Comcast shares fall despite earnings beat

Key Points
  • Comcast fourth-quarter results exceeded expectations on the top and bottom lines.
  • The company added 442,000 new high-speed internet customers during the quarter, which surpassed analysts' expectations for 378,000 net adds.
Watch CNBC's full interview with Comcast CEO Brian Roberts on Q4 earnings

Comcast on Thursday reported fourth-quarter earnings that exceeded estimates for the top and bottom lines.

The company also said it added 442,000 new high-speed internet customers, surpassing expectations for 378,000 net adds. Comcast said that big beat was its best for a fourth quarter in five years.

Comcast CEO Brian Roberts announced the company is increasing its dividend by 10% to 92 cents per share on an annualized basis for 2020.

Shares of Comcast closed down 3.7% in afternoon trading.

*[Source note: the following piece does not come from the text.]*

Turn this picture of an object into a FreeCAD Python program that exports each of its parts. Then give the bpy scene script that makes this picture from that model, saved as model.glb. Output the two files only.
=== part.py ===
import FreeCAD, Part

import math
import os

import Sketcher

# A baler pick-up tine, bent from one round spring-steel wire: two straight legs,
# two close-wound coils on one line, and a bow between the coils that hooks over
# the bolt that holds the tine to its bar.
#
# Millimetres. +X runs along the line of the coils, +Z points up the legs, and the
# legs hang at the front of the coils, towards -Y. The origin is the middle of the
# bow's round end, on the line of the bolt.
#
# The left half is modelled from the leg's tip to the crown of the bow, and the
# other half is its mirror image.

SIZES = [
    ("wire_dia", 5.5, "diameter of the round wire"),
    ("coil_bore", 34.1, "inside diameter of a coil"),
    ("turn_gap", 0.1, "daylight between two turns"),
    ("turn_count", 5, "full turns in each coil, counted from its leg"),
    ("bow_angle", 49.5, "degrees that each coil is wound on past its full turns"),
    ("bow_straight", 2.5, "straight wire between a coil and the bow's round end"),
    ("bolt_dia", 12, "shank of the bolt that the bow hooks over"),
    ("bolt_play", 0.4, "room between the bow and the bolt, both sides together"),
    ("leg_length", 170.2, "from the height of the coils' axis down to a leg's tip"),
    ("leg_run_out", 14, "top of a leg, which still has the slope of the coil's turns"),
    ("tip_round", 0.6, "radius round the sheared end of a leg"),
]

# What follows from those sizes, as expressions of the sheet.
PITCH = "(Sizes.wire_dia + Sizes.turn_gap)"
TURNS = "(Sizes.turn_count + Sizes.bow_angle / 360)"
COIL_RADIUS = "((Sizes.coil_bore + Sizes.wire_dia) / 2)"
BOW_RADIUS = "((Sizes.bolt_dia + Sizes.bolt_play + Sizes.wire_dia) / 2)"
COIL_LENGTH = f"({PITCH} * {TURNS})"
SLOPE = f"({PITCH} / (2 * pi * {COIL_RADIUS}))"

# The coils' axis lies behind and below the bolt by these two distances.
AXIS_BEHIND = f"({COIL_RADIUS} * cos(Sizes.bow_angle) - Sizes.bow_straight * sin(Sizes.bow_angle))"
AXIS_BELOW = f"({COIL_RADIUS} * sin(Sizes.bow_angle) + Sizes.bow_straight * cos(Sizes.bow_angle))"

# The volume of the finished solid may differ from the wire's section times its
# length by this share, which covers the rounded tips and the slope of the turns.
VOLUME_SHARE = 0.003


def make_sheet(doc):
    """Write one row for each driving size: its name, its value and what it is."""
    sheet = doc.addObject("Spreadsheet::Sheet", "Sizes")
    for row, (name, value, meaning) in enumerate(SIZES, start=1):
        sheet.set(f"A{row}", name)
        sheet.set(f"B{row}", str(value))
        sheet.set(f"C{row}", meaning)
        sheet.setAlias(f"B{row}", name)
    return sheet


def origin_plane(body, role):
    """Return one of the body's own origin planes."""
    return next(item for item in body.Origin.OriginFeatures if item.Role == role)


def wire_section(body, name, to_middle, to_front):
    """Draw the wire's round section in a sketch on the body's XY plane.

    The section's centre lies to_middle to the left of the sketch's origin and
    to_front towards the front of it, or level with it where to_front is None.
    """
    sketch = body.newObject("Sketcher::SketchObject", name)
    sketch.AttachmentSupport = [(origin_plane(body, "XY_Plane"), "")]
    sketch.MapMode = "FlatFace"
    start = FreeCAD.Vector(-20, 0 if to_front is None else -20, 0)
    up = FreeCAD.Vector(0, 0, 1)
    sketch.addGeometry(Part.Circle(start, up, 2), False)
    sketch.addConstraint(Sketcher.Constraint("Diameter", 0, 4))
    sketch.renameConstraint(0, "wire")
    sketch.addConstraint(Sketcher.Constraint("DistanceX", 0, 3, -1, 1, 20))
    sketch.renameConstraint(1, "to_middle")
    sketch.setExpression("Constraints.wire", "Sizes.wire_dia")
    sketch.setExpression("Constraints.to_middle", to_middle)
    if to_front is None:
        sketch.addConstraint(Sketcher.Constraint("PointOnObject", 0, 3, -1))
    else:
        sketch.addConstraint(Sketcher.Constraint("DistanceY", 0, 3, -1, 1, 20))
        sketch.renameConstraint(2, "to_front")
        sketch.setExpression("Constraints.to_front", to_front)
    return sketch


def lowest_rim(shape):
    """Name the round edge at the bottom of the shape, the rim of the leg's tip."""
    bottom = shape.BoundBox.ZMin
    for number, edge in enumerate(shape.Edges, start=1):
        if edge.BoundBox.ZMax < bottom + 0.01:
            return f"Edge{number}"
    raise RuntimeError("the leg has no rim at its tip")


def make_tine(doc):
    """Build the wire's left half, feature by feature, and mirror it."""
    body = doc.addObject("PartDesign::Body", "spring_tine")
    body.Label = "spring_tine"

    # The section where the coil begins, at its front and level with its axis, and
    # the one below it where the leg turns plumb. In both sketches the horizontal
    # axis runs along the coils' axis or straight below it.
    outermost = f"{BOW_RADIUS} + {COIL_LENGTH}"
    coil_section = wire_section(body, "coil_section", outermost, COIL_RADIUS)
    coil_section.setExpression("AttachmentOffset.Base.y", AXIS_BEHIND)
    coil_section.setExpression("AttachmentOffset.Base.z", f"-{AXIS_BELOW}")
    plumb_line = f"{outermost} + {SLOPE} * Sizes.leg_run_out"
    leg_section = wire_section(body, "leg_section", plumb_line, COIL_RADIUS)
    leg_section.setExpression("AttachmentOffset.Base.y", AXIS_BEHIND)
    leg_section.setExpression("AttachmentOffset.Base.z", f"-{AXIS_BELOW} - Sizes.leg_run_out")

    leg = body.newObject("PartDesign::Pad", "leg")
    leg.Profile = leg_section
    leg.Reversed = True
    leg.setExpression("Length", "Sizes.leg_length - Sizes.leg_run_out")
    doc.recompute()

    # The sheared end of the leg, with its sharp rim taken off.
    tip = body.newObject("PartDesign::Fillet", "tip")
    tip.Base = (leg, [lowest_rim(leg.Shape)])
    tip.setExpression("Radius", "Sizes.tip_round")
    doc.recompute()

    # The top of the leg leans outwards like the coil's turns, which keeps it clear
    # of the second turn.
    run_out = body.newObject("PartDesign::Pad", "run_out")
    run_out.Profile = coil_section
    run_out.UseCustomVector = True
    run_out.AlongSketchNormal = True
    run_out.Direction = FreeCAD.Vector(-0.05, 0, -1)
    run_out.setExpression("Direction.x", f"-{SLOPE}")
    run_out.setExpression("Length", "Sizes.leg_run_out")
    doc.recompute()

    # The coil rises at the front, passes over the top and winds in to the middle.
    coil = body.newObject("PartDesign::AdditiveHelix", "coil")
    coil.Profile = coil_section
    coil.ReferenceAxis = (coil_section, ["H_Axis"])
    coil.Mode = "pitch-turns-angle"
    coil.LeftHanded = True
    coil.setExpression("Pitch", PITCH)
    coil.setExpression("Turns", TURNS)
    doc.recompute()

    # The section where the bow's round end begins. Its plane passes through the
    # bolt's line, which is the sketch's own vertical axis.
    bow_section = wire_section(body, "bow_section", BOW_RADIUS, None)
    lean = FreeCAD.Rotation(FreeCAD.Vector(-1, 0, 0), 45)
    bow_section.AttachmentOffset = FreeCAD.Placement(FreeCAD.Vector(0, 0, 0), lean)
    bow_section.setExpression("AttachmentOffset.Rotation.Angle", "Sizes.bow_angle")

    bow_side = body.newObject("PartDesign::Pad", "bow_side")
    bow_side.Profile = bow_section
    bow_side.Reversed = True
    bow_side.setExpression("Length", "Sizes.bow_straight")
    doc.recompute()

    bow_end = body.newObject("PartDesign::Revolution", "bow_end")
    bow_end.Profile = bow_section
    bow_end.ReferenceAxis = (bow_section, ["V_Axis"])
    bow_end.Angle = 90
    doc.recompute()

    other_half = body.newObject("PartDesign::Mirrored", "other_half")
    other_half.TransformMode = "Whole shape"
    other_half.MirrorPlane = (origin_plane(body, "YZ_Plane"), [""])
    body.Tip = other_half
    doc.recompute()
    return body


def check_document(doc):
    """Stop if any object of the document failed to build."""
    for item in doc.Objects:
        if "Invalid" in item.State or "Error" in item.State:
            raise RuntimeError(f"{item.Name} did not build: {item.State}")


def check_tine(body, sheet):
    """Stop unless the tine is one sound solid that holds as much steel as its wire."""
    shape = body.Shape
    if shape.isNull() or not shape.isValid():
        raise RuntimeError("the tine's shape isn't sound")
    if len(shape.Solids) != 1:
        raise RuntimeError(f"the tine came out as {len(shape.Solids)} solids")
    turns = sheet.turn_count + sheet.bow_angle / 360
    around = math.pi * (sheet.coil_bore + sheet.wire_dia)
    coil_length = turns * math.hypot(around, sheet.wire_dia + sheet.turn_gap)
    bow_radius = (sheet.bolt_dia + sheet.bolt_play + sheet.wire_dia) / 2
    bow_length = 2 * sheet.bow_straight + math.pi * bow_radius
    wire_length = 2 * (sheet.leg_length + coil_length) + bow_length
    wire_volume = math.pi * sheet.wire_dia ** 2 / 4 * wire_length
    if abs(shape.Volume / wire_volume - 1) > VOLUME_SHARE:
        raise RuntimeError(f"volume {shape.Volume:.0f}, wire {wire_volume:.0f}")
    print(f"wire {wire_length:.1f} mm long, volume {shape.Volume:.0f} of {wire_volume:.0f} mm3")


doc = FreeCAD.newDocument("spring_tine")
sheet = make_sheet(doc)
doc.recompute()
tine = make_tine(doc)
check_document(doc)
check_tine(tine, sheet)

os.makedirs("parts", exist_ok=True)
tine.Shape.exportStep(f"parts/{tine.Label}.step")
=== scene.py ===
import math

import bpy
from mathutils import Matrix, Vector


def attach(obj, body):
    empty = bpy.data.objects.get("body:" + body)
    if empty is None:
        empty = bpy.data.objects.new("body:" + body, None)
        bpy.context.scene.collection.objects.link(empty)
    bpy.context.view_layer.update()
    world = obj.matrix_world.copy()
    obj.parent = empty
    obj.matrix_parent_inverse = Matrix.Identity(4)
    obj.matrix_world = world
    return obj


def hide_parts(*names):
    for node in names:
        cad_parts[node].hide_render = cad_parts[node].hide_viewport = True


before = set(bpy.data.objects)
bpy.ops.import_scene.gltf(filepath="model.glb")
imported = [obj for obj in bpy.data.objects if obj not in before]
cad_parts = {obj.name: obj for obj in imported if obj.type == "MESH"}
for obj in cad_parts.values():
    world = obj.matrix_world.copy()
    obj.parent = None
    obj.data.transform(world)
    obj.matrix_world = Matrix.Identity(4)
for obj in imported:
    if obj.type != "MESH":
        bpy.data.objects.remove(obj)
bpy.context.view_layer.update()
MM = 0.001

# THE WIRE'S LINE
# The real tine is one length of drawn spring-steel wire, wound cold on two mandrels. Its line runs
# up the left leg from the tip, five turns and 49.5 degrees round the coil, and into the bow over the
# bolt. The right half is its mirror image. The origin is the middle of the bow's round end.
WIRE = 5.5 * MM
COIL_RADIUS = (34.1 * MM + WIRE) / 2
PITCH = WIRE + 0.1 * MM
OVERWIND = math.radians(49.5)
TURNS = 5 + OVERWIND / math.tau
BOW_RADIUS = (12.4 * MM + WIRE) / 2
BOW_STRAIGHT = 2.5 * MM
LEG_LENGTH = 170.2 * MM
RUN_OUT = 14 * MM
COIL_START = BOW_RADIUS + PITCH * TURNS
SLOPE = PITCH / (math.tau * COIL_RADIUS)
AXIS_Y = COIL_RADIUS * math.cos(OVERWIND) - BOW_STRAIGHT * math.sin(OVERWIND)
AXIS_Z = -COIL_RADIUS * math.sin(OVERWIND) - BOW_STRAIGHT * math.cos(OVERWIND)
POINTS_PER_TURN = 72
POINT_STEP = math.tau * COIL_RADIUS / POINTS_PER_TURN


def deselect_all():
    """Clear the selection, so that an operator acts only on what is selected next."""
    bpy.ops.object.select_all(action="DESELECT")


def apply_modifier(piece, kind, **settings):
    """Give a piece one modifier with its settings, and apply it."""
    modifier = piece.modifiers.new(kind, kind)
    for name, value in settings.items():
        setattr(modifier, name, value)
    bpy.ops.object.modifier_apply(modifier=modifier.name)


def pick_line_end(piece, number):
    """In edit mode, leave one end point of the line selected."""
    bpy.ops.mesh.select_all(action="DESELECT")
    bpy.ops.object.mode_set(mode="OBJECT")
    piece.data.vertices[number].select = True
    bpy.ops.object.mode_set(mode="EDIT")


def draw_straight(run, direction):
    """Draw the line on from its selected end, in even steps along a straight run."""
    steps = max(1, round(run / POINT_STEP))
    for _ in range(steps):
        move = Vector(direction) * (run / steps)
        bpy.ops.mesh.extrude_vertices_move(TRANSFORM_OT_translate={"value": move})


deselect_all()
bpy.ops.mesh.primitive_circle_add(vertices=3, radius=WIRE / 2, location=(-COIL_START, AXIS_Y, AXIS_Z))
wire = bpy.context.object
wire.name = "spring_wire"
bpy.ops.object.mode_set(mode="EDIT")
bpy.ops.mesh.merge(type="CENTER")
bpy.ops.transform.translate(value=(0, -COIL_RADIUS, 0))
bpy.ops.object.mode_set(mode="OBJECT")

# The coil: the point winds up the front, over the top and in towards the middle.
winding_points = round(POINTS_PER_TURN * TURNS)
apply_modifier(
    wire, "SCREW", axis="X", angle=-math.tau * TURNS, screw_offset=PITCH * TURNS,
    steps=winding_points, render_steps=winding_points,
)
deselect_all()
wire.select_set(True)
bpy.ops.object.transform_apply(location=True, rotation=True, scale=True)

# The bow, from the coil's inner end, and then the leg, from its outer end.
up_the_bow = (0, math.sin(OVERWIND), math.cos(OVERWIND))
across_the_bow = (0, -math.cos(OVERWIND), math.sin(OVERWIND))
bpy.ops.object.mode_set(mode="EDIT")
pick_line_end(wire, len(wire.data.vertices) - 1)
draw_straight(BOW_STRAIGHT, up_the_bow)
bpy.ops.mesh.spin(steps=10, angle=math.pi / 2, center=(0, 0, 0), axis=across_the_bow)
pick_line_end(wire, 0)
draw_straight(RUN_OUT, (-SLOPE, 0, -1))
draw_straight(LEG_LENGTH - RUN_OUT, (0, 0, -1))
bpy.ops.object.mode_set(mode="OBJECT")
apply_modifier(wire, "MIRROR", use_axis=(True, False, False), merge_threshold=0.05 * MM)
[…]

Here are the results compared with analyst expectations:

  • Earnings per share: 79 cents vs. 76 cents per share expected, according to Refinitiv estimates
  • Revenue: $28.398 billion vs. $28.169 billion expected, according to Refinitiv
  • High-speed internet customers: 442,000 net adds vs. 378,000 net adds expected, according to FactSet estimates

The company has pursued new media assets as other areas of its business, such as video customers, have continued to drop off. After the earnings report, Roberts told CNBC's "Squawk Box" that Comcast has made a "pivot to a broadband-centric cable company."

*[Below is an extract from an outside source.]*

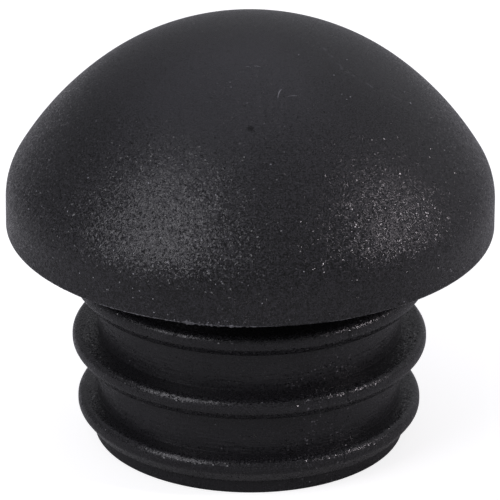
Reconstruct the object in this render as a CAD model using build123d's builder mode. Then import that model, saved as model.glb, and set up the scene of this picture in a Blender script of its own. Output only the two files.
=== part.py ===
from build123d import *
from math import cos, radians, sin
import os

# Domed glide for a round chair leg tube: one plastic moulding, with a domed head that slides on
# the floor and a hollow ribbed stem that is pressed into the tube. Sizes are in millimetres and
# degrees. The origin is on the axis, in the flat seat under the head; the dome points to +Z.

# The leg tube that the glide closes
tube_outer_radius = 12.5
tube_bore_radius = 11.0

# Domed head: a short upright band, a tight shoulder arc, and the wide arc of the crown
head_overhang = 3.0
band_height = 2.15
shoulder_arc = 2.05
shoulder_end_slope = 22.2

# Ribs round the stem
rib_count = 3
rib_interference = 0.3
lead_rib_clearance = 0.05
rib_height = 1.6
rib_thickness = 1.4
lead_rib_thickness = 1.6
rib_top_bevel = 0.25
rib_lead_bevel = 0.5
rib_pitch = 4.4
first_rib_drop = 2.8

# Plain foot below the last rib
foot_step = 0.2
foot_height = 1.05

# Blind hollow, open at the stem's end
wall_thickness = 2.4
crown_thickness = 9.5
hollow_end_bevel = 0.4

# Sizes that follow from the ones above
head_radius = tube_outer_radius + head_overhang
rib_radius = tube_bore_radius + rib_interference
lead_rib_radius = tube_bore_radius - lead_rib_clearance
stem_radius = rib_radius - rib_height
foot_radius = stem_radius + foot_step
lead_rib_top = first_rib_drop + (rib_count - 1) * rib_pitch
lead_rib_bottom = lead_rib_top + lead_rib_thickness
stem_length = lead_rib_bottom + foot_height

# The crown's arc meets the shoulder's without a corner and has its centre on the axis
crown_arc = shoulder_arc + (head_radius - shoulder_arc) / cos(radians(shoulder_end_slope))
crown_centre_height = band_height + (shoulder_arc - crown_arc) * sin(radians(shoulder_end_slope))
head_height = crown_centre_height + crown_arc
hollow_depth = stem_length + head_height - crown_thickness


def widest_ring(piece, height):
    """The widest round edge that lies at this height."""
    rings = piece.edges().filter_by(GeomType.CIRCLE)
    return rings.filter_by_position(Axis.Z, height, height).sort_by(SortBy.RADIUS)[-1]


with BuildPart() as glide:
    # Domed head, turned from half of its section
    with BuildSketch(Plane.XZ) as head_section:
        with BuildLine() as head_outline:
            band = Line((head_radius, 0), (head_radius, band_height))
            shoulder = JernArc(band @ 1, band % 1, shoulder_arc, shoulder_end_slope)
            crown = JernArc(shoulder @ 1, shoulder % 1, crown_arc, 90 - shoulder_end_slope)
            Polyline(crown @ 1, (0, 0), band @ 0)
        make_face()
    revolve(axis=Axis.Z)

    # Round stem down to the last rib, and the slightly wider foot below it
    with BuildSketch(Plane.XY) as stem_section:
        Circle(stem_radius)
    extrude(amount=-lead_rib_bottom)
    with BuildSketch(Plane.XY.offset(-lead_rib_bottom)) as foot_section:
        Circle(foot_radius)
    extrude(amount=-foot_height)

    # Ribs: a crisp upper edge holds in the tube, and a fuller lower edge leads the way in
    for place in range(rib_count):
        leads = place == rib_count - 1
        radius = lead_rib_radius if leads else rib_radius
        thickness = lead_rib_thickness if leads else rib_thickness
        top = -first_rib_drop - place * rib_pitch
        with BuildSketch(Plane.XY.offset(top)) as rib_section:
            Circle(radius)
        extrude(amount=-thickness)
        chamfer(widest_ring(glide, top), rib_top_bevel)
        chamfer(widest_ring(glide, top - thickness), rib_lead_bevel)

    # Blind hollow with a bevelled end
    with BuildSketch(Plane.XY.offset(-stem_length)) as hollow_section:
        Circle(stem_radius - wall_thickness)
    extrude(amount=hollow_depth, mode=Mode.SUBTRACT)
    chamfer(glide.edges(Select.LAST).sort_by(Axis.Z)[-1], hollow_end_bevel)

glide.part.label = "domed_glide"

os.makedirs("parts", exist_ok=True)
export_step(glide.part, "parts/domed_glide.step")
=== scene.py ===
import bpy
import numpy as np
from math import cos, pi, radians, sin, tan
from mathutils import Matrix, Vector


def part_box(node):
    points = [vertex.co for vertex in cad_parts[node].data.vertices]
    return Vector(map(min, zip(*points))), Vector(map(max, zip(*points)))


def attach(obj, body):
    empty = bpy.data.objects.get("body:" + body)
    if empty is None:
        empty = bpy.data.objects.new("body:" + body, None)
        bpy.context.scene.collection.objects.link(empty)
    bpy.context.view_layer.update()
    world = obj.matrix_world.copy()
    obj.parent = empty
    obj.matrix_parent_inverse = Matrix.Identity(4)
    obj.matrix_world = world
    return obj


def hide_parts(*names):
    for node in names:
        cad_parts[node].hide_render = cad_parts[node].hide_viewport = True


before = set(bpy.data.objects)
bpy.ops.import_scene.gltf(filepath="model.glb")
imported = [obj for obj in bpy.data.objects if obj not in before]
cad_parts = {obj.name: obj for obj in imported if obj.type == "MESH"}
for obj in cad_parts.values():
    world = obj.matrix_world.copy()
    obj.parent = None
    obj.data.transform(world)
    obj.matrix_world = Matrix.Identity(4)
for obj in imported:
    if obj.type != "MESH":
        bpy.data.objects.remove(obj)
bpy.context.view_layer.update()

# The glide is one plastic moulding. Its surface is turned here from one closed section, with the
# true roundings of its ribs, and small moulding marks are laid on it. Lengths are in metres.
MM = 0.001
lowest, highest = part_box("domed_glide")
head_radius = highest[0]
crown_top = highest[2]
stem_end = lowest[2]

# Camera, fitted to the photograph: a 500 by 500 frame whose centre looks at a point on the axis
frame_side_px = 500
focal_px = 6100.6
camera_distance = 387.5 * MM
camera_height_angle = radians(24.83)
camera_roll = 0.0075
aim_point = Vector((0.003 * MM, 0, -1.993 * MM))
sensor_width = 36.0
nearest_seen = 0.01


# Shader graphs
class Value:
    """A shader socket in an expression: each operator adds the Math node that it stands for."""

    def __init__(self, graph, socket):
        self.graph = graph
        self.socket = socket

    def math(self, operation, *others):
        sockets = dict(enumerate((self,) + others))
        return self.graph.node("Math", {"operation": operation}, sockets)

    def __add__(self, other):
        return self.math("ADD", other)

    __radd__ = __add__

    def __mul__(self, other):
        return self.math("MULTIPLY", other)

    __rmul__ = __mul__

    def __sub__(self, other):
        return self.math("SUBTRACT", other)

    def __rsub__(self, other):
        return self.graph.node("Math", {"operation": "SUBTRACT"}, {0: other, 1: self})

    def __truediv__(self, other):
        return self.math("DIVIDE", other)

    def clamped(self):
        return self.graph.node("Clamp", {}, {"Value": self})

    def from_to(self, start, end):
        """0 at start, 1 at end, straight between the two, and held beyond them."""
        return ((self - start) / (end - start)).clamped()

    def at_most(self, other):
        return self.math("MINIMUM", other)

    def at_least(self, other):
        return self.math("MAXIMUM", other)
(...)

"I think there is a bifurcation in the market. Some people want a real premium video experience and those customers are very stable and we're very satisfied with that business," Roberts said. "At the same time, we needed to pivot the whole company to the streaming world and I think what's exciting is how well our cable company has done that."

The company reported a net drop in video customers of 149,000 for the fourth quarter, which was higher than the expected loss of 139,000 and worse than what it reported a year earlier, when it reported a net loss of 29,000 video customers.

Comcast's NBCUniversal segment, which includes broadcast and cable channels, as well as theme parks and studios, saw its revenue slide 2.6% to $9.2 billion during the quarter.

Theatrical revenue for NBCUniversal slumped 21% from a year earlier. The company blamed the decline on the disappointing performance of "Cats," which had a dismal debut at the box office in December. Comcast also cited the strength of film releases in the prior year's fourth quarter, including "The Grinch" and "Halloween."

Revenues in Comcast's cable division came in at $14.8 billion, which surpassed analysts' expectations of $14.75 billion. Broadcast revenues grew 2.1% to $3.2 billion during the quarter.

Here's how Comcast's other divisions did for the quarter:

  • Cable communications accounted for $14.395 billion in total revenue
  • Cable networks accounted for $2.93 billion in total revenue
  • Broadcast television brought in $3.16 billion in total revenue
  • Filmed entertainment brought in $1.56 billion in total revenue
  • Theme parks brought in $1.56 billion in total revenue

The company said Sky, the British broadcaster it acquired in 2018, saw its customer relationships increase by 77,000 during the quarter to 24 million. Sky brought in $5.04 billion in revenue during the period, an 0.4% increase from a year earlier.

Looking ahead to 2020, Roberts said Comcast is focused on investing in broadband, helping users sort through apps, streaming and aggregation, as well as new expansions in theme parks. The company is also set to make some investments in Sky that will "build growth for the years beyond" 2020, Roberts said.

The quarterly report came one week after Comcast's NBCUniversal unveiled its new streaming service, "Peacock." The service launches in the U.S. on July 15 with a free version and two paid tiers. Peacock will compete with streaming products from the likes of Netflix, Disney+, AT&T's HBO Max, Apple TV+ and Hulu.

NBCUniversal is taking tepid steps into the streaming wars with the launch of Peacock. The company stands to make less revenue-per-user from the service compared with what it generates from selling its products to cable networks.

"We hope in the next four or five years to get to the kind of [average revenue per user] ... that some other platforms are getting today," Roberts said. "So I think we've given ourselves a long runway to scale up, take back some of the content that's on other platforms, make some original content, engage with customers."

Comcast plans to launch a joint news channel with NBC News and Sky News, called NBC Sky World News, that will be distributed by cable providers and over-the-top services including Peacock, the Financial Times reported on Thursday.

Disclosure: Comcast owns NBCUniversal, parent company of CNBC.